Conveners: Pratinav Anil, Pratim Ghosal, Benjamin Graham
Speaker: Surajkumar Thube (DPhil Student, University of Oxford)
The Marathi public sphere in early 20th century Western India witnessed an intriguing intermeshing of print and performative spheres. Extreme forms of contempt, as expressed through a violently creative linguistic canon of addressing other caste-members, became a part of quotidian interactions. If newspapers espousing non-Brahmin principles had already started showing signs of aggressive posturing since late 19th century, performative realms complimented these linguistic assertions by molding the latter in a blazing public spectacle. This growing realization of creating new, alternative spaces of dissent paradoxically emerged from the process of democratization of the performative spheres, spearheaded by the emergence of ‘national’ festivals like Ganesh Chaturthi. I seek to argue how the localized non-Brahmin reactions to these Brahmanic spaces also paved the way for a ‘counter-contempt’ – a movement that sought to halt the public dominance of Brahmins with a pungent albeit violent linguistic corpus.

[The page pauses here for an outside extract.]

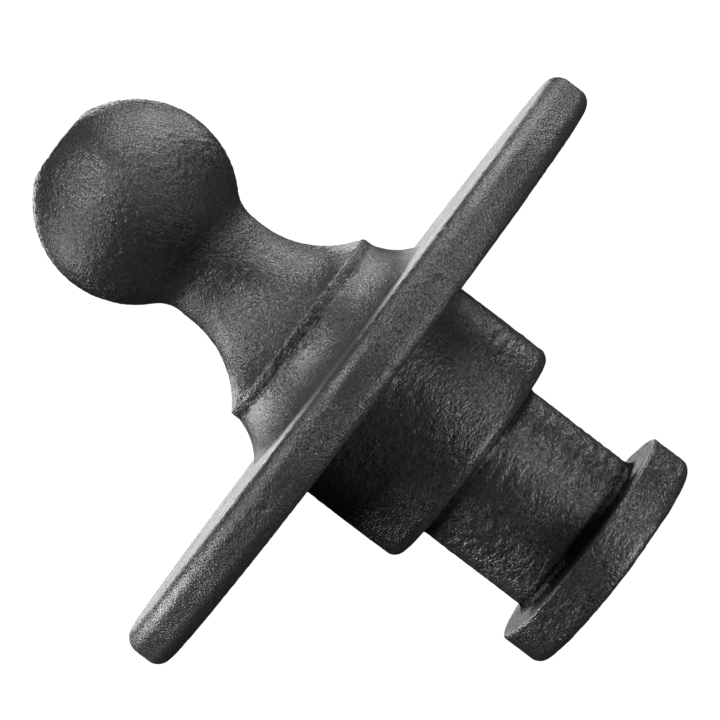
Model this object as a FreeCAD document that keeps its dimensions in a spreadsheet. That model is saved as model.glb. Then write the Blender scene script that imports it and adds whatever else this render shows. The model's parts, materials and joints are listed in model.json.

Furthermore, by focusing on ‘language’ as the core of multiple public assertions, I argue for the need to study them to further gauge the differing conceptions of the idea of ‘public’ among people belonging to varying caste groups. The main focus of this paper will be on Lokmanya Tilak’s Ganesh festival and its visceral opposition by a young, firebrand non-Brahmin figure, Dinkarrao Jawalkar, in the 1920s. I will conclude by hinting at how this linguistic conflict was received by other Brahmin and non-Brahmin groups and what that tells us about the role language played in shaping public debates around the idea of ‘public sphere’.